Identify each line below that contains the word "empty", and copy it out.
##### Information provided
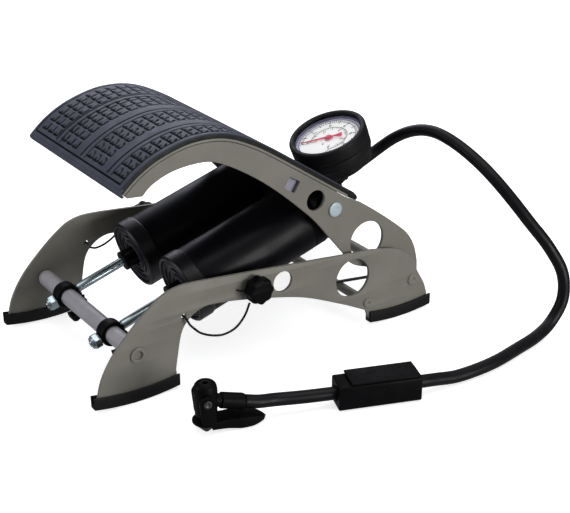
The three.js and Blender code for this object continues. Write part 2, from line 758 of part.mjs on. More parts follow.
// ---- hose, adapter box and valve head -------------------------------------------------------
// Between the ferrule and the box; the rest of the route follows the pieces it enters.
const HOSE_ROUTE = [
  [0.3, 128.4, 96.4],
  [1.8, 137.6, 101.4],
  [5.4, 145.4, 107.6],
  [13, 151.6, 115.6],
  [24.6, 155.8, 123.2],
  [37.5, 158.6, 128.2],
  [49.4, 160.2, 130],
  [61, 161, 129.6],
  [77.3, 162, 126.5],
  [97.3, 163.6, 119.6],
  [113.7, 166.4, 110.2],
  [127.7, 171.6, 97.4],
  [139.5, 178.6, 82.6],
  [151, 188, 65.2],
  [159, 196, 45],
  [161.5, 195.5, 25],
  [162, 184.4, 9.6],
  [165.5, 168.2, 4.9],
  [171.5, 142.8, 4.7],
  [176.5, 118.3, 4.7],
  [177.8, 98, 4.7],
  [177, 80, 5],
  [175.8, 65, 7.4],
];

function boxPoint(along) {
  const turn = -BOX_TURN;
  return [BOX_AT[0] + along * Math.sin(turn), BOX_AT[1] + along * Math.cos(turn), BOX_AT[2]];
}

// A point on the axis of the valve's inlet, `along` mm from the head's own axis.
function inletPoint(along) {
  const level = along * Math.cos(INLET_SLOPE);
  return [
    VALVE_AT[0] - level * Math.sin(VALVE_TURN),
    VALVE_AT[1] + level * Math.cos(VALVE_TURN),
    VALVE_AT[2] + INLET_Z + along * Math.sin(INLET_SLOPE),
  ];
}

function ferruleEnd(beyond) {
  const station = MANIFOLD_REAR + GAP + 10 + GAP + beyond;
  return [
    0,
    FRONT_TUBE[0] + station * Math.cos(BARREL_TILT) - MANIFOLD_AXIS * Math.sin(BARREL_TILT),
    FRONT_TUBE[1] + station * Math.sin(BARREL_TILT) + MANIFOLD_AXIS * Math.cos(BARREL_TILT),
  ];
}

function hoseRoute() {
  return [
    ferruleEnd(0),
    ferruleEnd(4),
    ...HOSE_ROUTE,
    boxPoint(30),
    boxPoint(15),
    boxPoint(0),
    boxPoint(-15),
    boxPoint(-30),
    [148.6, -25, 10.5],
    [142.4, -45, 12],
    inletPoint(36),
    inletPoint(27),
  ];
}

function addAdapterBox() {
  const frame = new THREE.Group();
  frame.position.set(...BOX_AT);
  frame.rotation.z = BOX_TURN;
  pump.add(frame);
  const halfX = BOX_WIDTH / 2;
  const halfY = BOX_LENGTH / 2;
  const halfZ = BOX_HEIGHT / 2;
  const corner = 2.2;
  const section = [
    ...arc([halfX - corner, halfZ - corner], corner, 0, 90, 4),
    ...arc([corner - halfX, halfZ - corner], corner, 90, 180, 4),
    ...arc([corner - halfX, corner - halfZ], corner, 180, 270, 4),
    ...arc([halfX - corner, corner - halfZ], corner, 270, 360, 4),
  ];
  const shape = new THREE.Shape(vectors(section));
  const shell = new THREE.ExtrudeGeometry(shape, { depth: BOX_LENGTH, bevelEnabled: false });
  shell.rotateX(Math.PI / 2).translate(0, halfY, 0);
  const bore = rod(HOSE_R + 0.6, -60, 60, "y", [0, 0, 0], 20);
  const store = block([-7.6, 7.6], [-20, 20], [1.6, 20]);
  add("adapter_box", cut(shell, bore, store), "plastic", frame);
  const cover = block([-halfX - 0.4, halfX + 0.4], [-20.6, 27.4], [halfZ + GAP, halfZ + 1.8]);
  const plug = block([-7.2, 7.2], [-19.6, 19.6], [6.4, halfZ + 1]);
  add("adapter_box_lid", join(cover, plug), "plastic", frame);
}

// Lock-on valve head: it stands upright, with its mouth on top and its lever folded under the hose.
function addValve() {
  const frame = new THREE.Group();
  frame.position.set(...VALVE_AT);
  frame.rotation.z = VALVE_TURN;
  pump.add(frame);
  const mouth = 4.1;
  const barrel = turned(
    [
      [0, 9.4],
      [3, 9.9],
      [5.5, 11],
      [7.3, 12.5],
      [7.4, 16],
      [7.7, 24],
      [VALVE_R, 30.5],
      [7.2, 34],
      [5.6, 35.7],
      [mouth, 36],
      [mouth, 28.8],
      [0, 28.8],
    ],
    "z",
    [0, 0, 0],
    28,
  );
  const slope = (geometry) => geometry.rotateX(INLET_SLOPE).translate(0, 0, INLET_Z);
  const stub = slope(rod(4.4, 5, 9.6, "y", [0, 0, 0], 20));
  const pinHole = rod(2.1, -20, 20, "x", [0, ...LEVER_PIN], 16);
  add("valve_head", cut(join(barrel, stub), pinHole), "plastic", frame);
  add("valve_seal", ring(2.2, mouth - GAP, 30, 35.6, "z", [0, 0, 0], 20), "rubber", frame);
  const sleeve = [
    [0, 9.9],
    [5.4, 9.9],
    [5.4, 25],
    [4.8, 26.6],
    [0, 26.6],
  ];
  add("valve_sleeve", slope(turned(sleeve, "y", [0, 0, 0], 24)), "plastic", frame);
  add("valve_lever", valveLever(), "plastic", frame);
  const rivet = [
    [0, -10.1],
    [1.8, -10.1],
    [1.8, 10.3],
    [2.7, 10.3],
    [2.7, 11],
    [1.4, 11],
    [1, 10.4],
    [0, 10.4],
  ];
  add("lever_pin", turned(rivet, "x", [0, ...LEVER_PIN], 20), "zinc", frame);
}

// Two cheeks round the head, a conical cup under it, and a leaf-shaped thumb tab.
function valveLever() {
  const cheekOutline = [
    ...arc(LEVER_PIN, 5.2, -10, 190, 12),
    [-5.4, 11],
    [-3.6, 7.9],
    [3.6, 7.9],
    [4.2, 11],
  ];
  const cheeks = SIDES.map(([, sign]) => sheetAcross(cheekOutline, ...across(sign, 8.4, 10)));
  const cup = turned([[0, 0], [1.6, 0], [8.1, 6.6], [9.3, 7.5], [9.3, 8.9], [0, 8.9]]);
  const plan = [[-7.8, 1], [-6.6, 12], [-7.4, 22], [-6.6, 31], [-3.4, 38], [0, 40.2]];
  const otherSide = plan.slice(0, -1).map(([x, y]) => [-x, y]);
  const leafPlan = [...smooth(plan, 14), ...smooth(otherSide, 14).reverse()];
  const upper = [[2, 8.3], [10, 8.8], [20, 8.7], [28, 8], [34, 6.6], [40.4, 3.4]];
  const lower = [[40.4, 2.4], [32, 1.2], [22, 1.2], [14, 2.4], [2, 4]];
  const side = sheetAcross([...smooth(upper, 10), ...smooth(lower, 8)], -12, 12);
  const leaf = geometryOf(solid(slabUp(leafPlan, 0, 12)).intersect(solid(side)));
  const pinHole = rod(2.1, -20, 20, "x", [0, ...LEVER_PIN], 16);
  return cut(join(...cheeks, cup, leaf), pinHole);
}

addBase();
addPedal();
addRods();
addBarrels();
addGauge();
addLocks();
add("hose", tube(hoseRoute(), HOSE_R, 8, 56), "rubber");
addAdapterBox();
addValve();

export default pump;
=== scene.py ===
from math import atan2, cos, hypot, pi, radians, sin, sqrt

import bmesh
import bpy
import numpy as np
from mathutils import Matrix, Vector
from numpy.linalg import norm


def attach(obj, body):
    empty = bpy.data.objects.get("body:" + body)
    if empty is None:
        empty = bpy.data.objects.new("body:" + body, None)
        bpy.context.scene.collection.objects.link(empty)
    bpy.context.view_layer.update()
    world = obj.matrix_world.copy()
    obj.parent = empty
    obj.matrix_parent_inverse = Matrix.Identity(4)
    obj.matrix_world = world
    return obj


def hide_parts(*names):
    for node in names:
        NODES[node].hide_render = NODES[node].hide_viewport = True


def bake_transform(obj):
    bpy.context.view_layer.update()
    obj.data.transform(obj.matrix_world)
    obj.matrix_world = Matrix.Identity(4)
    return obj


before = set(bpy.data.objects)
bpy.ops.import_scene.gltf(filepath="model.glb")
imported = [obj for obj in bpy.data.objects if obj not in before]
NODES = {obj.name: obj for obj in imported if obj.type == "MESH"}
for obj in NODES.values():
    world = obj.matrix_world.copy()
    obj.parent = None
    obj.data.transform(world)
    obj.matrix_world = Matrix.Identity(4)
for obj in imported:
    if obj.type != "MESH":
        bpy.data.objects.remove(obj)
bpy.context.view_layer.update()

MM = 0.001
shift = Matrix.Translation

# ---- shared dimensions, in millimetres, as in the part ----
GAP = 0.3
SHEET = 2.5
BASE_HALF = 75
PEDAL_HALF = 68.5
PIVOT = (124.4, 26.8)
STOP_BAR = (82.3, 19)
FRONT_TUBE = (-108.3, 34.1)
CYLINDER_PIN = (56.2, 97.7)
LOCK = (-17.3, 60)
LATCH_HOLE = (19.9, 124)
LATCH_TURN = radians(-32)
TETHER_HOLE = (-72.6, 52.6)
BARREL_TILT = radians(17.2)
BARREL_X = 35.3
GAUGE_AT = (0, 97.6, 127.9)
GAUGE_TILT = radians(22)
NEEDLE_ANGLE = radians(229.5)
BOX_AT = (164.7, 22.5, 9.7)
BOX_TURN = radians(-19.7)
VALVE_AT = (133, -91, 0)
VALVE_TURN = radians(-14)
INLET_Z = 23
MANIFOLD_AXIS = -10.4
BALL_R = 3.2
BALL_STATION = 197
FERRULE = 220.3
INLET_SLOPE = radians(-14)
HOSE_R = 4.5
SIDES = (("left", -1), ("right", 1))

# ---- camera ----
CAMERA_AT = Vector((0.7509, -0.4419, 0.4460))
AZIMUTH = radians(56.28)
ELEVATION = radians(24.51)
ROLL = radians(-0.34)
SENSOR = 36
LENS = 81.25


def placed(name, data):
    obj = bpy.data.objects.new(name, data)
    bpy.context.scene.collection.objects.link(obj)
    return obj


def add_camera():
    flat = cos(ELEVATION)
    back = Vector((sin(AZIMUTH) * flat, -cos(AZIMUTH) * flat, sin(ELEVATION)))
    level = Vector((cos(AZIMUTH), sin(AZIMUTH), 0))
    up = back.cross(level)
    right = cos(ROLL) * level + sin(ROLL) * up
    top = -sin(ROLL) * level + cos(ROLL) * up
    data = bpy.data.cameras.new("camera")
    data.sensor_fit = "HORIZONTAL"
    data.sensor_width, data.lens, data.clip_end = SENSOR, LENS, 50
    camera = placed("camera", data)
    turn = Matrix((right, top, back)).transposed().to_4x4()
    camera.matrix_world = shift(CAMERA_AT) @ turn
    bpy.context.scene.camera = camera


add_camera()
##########
- Task response -
    empty = bpy.data.objects.get("body:" + body)
    if empty is None:
        empty = bpy.data.objects.new("body:" + body, None)
        bpy.context.scene.collection.objects.link(empty)
    obj.parent = empty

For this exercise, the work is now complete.